In the section on news writing with AI, Ms Misra highlights issues of truth and accountability, warning us of the potential for misinformation, algorithmic bias and fact-checking inaccuracies. News organisations could benefit from using AI as a research assistant, data gleaner, and distribution agent. “AI tools can also be used to translate with accuracy, summarise with a level of audience-based customisation, generate representational images with full disclosure, create video elements and audio where footage or clips are not available, as well as for marketing mailers, social posts, visualisations…but always with a human in the loop,” as Nandagopal Rajan, chief operating officer of The Indian Express sums it up.
 
According to the 2023 Global Gender Gap Report, only 30 per cent of women work in the field of AI. “AI systems trained on data primarily created by men, and based on men, are highly likely to generate content that mirrors and amplifies gender bias,” writes Ms Misra.
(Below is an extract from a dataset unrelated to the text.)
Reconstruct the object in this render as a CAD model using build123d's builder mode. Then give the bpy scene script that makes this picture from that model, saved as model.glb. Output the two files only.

In the chapter on feminism and AI-driven storytelling, Ms Misra questions how we can protect women’s voices in an increasingly automated culture, and whether AI can be a tool for feminist empowerment.
 
Ms Misra also devotes a chapter to the role of AI in children’s literature. She believes that AI presents a compelling opportunity to challenge and transform traditional frameworks of fairytales into more inclusive, diverse and representative narratives. Ms Misra provides several examples of how AI has rewritten more nuanced versions of fairytales, challenging many stereotypes, exploring complex moral dilemmas and reimagining story endings. She also shows how AI can adapt stories to different cultural contexts, geographical settings and languages based on prompts. “By embracing a symbiotic approach and addressing the ethical considerations that arise, we can harness the power of AI to create a future where all children have access to stories that reflect their experiences, inspire their imaginations and empower them to create a more just and equitable world,” writes Ms Misra.
 
Filled with a number of insightful observations from various people in the field, the book is an essential read for students, writers, technologists, educators and policymakers. Ms Misra proves throughout the book that storytelling is a deeply human act. Rather than competing with AI, she urges writers to curate, question and craft with it — though with caution. In a sense, the book comes as a timely call to embrace AI as an assistant rather than a replacement — “a tool that enhances our capabilities but cannot replace our humanity,” as writer Ahtushi Deshpande explains in the book’s Foreword.